Short task: From the top of the records below, return each line exactly, ending with the line that contains "const CURL_RISE = 36;".

•••••

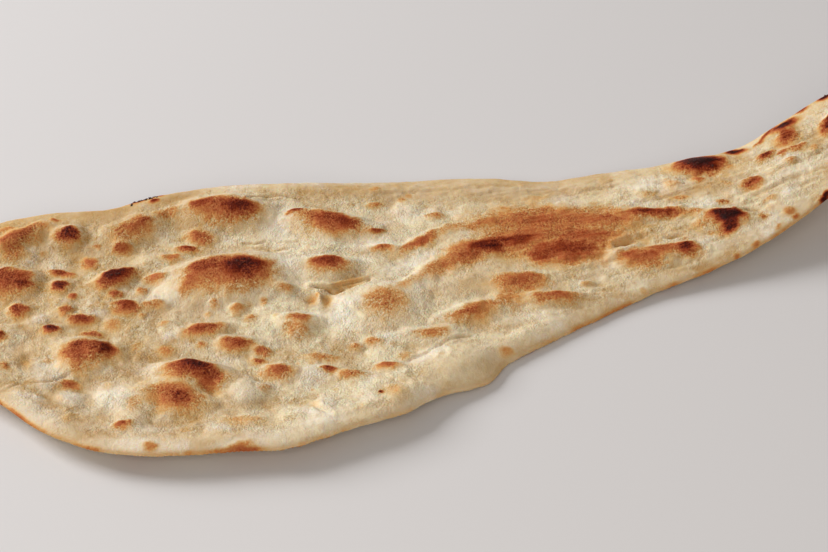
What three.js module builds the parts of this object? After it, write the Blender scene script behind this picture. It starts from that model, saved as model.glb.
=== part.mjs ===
// Naan bread: one large leavened flatbread, stretched into a teardrop and baked hot, so that its
// top is puffed into blisters.
//
// Frame: millimetres, +Z up, +X from the broad end to the drawn-out tail, +Y to the straighter
// long side. The origin is on the surface that the bread lies on, under the middle of its box.
// The bread lies on a flat patch of its underside. Its broad end is dished a little, so the rim
// there stands off the surface, and its tail curls up.
//
// The body is a grid of stations along X. Each station runs from the front edge to the back edge,
// once over the top and once, more coarsely, under the bottom. The first and the last station
// shrink to one point each.

import * as THREE from "three";

// ---- Driving dimensions ----
const LENGTH = 458; // broad end to the tip of the tail
const LIP = 2.6; // thickness of the bread close to its edge
const CRUMB = 6.8; // usual thickness between the blisters
const LIP_GROWS_OVER = 13; // distance from the edge over which the lip fills out
const EDGE_RADIUS = 1.6; // rounding of the edge itself

const DISH_RISE = 7.5; // how far the rim of the broad end stands up
const DISH_WIDTH = 35; // width of the sloping rim around the broad end
const DISH_ENDS_AT = 15; // X where the dished rim has died away
const DISH_FADES_OVER = 75;

const CURL_STARTS_AT = 60; // X where the tail leaves the surface
const CURL_RISE = 36; // height of the underside at the tip of the tail

// Plump rolls along the two long edges. crest is measured in from the edge, from and to along X.
const BROAD_ROLL = { rise: 0.8, crest: 7, width: 5.5, from: -170, to: -20 };
const FRONT_ROLL = { rise: 0.6, crest: 9, width: 7, from: -70, to: 190 };
const BACK_ROLL = { rise: 0.8, crest: 8, width: 6, from: -70, to: 140 };
const ROLL_FADES_OVER = 40;

const WAVE_HEIGHT = 0.7; // soft unevenness of the top between the blisters

const STATIONS = 84;
const TOP_ROWS = 28;
const BOTTOM_ROWS = 14;
const OUTLINE_STEPS = 240; // chords that stand for the outline where distances are measured

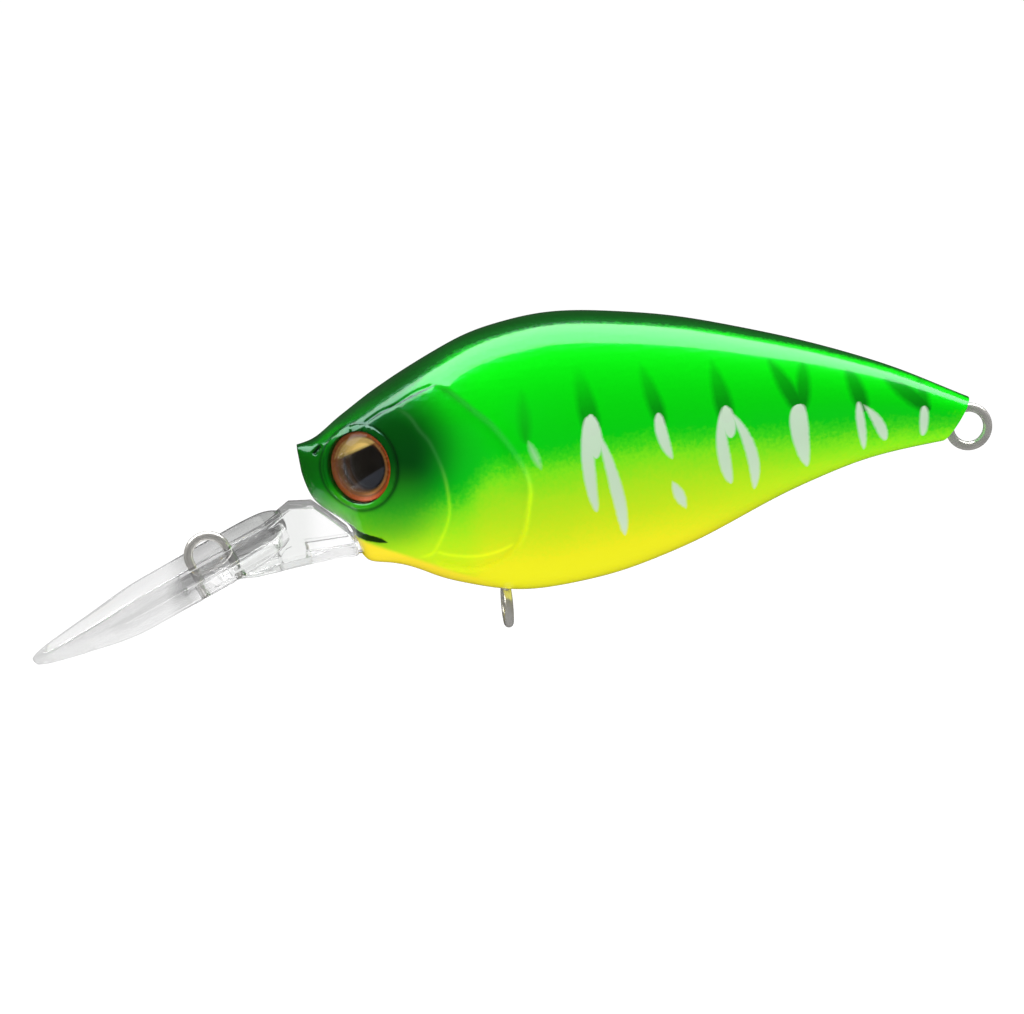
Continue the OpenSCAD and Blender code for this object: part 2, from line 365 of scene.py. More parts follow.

•••••

Solution to this problem:
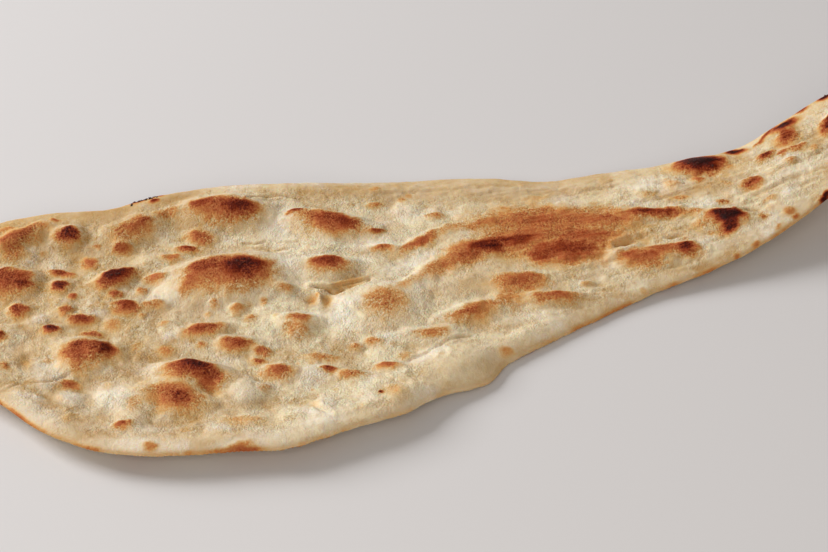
What three.js module builds the parts of this object? After it, write the Blender scene script behind this picture. It starts from that model, saved as model.glb.
=== part.mjs ===
// Naan bread: one large leavened flatbread, stretched into a teardrop and baked hot, so that its
// top is puffed into blisters.
//
// Frame: millimetres, +Z up, +X from the broad end to the drawn-out tail, +Y to the straighter
// long side. The origin is on the surface that the bread lies on, under the middle of its box.
// The bread lies on a flat patch of its underside. Its broad end is dished a little, so the rim
// there stands off the surface, and its tail curls up.
//
// The body is a grid of stations along X. Each station runs from the front edge to the back edge,
// once over the top and once, more coarsely, under the bottom. The first and the last station
// shrink to one point each.

import * as THREE from "three";

// ---- Driving dimensions ----
const LENGTH = 458; // broad end to the tip of the tail
const LIP = 2.6; // thickness of the bread close to its edge
const CRUMB = 6.8; // usual thickness between the blisters
const LIP_GROWS_OVER = 13; // distance from the edge over which the lip fills out
const EDGE_RADIUS = 1.6; // rounding of the edge itself

const DISH_RISE = 7.5; // how far the rim of the broad end stands up
const DISH_WIDTH = 35; // width of the sloping rim around the broad end
const DISH_ENDS_AT = 15; // X where the dished rim has died away
const DISH_FADES_OVER = 75;

const CURL_STARTS_AT = 60; // X where the tail leaves the surface
const CURL_RISE = 36; // height of the underside at the tip of the tail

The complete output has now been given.